# Dark Matter = God?



## shackleton

96% of our universe is missing!!! Something which cannot be seen is holding everything together. There is not enough gravity to hold everything together. What could be holding everything together... HMMM! Dark Matter is what scientists have come up with. 

YouTube - Dark Matter Dark Energy & the Unknown Universe

YouTube - Dark Matter - scientist interview

YouTube - Dark Matter 3D Map


----------



## Cheshire Cat

Dark Matter is still *matter*, and thus material. God is not material. So, God is not Dark Matter.


----------



## BobVigneault

I think the Bible supports that Erick.

Psalm 18:11 He made darkness his covering, his canopy around him,
thick clouds dark with water.

Isa. 45:3 I will give you the treasures of darkness
and the hoards in secret places,
that you may know that it is I, the Lord,
the God of Israel, who call you by your name.

Isa. 45:7 I form light and create darkness,
I make well-being and create calamity,
I am the Lord, who does all these things.


----------



## Narnian

I would be hard pressed to say the dark matter is God Himself - but obviously He created it and is using it as a mechanism to control His universe.

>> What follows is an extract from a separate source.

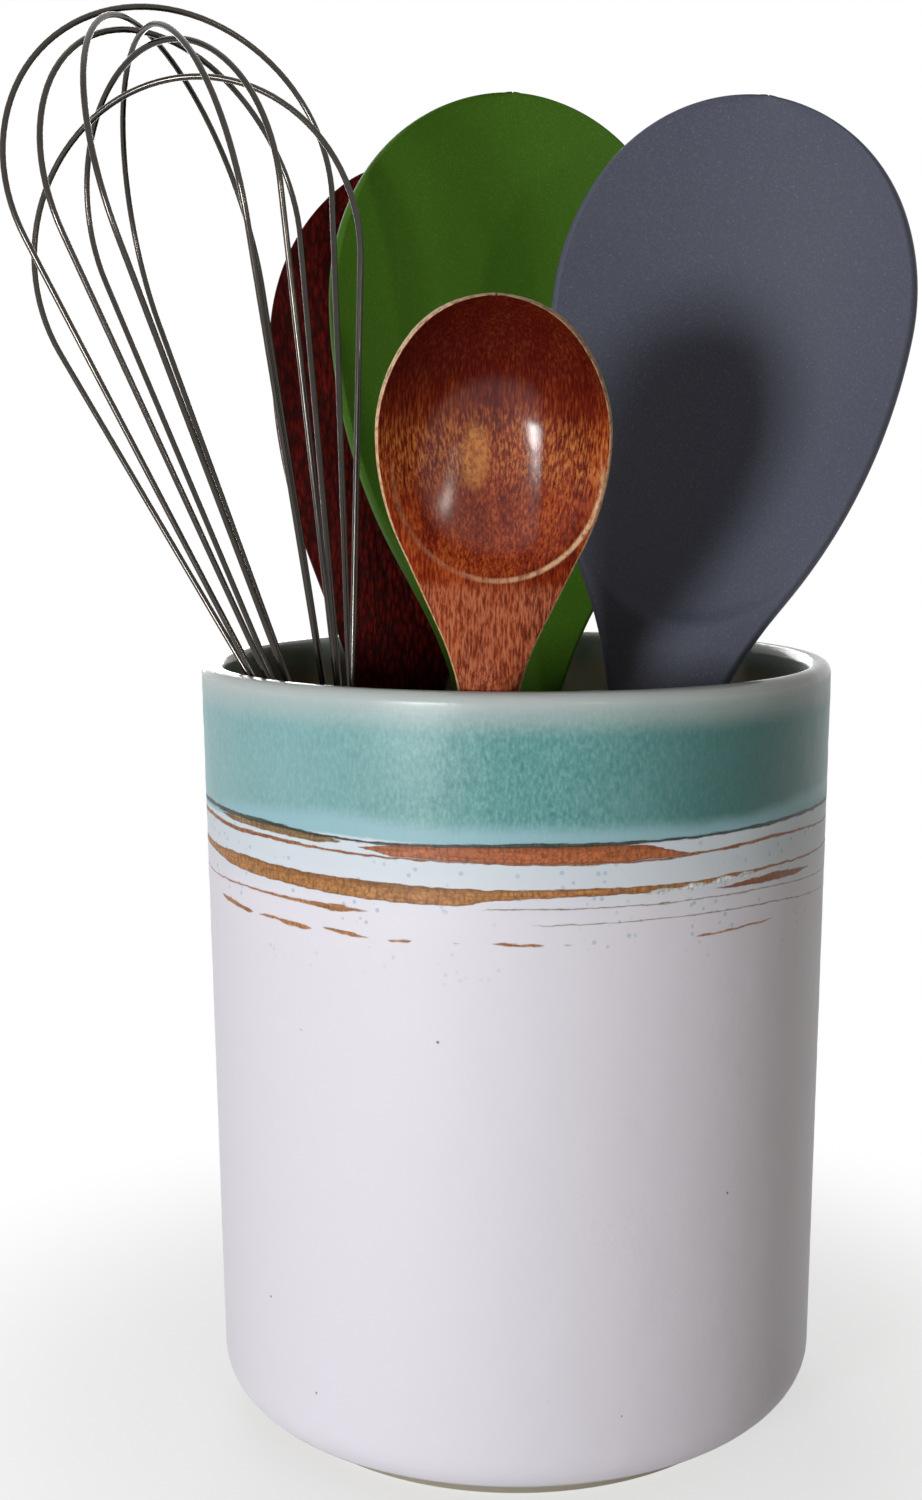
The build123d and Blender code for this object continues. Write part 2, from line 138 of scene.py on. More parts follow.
class NodeGraph:
    """One material's nodes, with a short method for each kind that the finishes use."""

    def __init__(self, name: str) -> None:
        """Starts an empty material that ends in a Principled shader.

        Args:
            name: the material's name.
        """
        self.material = bpy.data.materials.new(name)
        self.material.use_nodes = True
        self.tree = self.material.node_tree
        self.tree.nodes.clear()
        self.shader = self.tree.nodes.new("ShaderNodeBsdfPrincipled")
        self.output = self.tree.nodes.new("ShaderNodeOutputMaterial")
        self.tree.links.new(self.shader.outputs["BSDF"], self.output.inputs["Surface"])

    def put(self, target: Socket, value: Value) -> None:
        """Links a socket, or writes a plain value into it.

        Args:
            target: the input to fill.
            value: another node's output, a number, or a colour of three numbers.
        """
        if isinstance(value, bpy.types.NodeSocket):
            self.tree.links.new(value, target)
        elif isinstance(value, (tuple, list)) and target.type == "RGBA":
            target.default_value = (*value[:3], 1.0)
        else:
            target.default_value = value

    def set(self, name: str, value: Value) -> None:
        """Fills one of the Principled shader's inputs."""
        self.put(self.shader.inputs[name], value)

    def position(self, turn: Triple = NO_TURN, along: float = 1.0) -> Socket:
        """The point in the object's own coordinates, turned, then squeezed along +Z.

        Args:
            turn: Euler angles in radians.
            along: factor on Z, after the turn.

        Returns:
            The vector output.
        """
        place = self.tree.nodes.new("ShaderNodeTexCoord").outputs["Object"]
        for name, value in (("Rotation", turn), ("Scale", (1.0, 1.0, along))):
            node = self.tree.nodes.new("ShaderNodeMapping")
            node.inputs[name].default_value = value
            self.put(node.inputs["Vector"], place)
            place = node.outputs["Vector"]
        return place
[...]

It is further evidence of His hand at work in ways we do not understand.


----------



## shackleton

All I meant was, the role they are attributing to dark matter, I was attributing to God.


----------



## Bladestunner316

There was an episode of x-files on last night where a guy got joined with dark matter and people would disapper in his shadow. Interesting stuff.


----------



## Narnian

shackleton said:


> All I meant was, the role they are attributing to dark matter, I was attributing to God.


Sorry - I misread part of it. 

I agree - by excluding God a priori scientists are forced to speculate far beyond their ability to understand.


----------



## Zenas

"He is the radiance of the glory of God; an exact imprint of His nature, and He upholds the universe by the Word of His power."


----------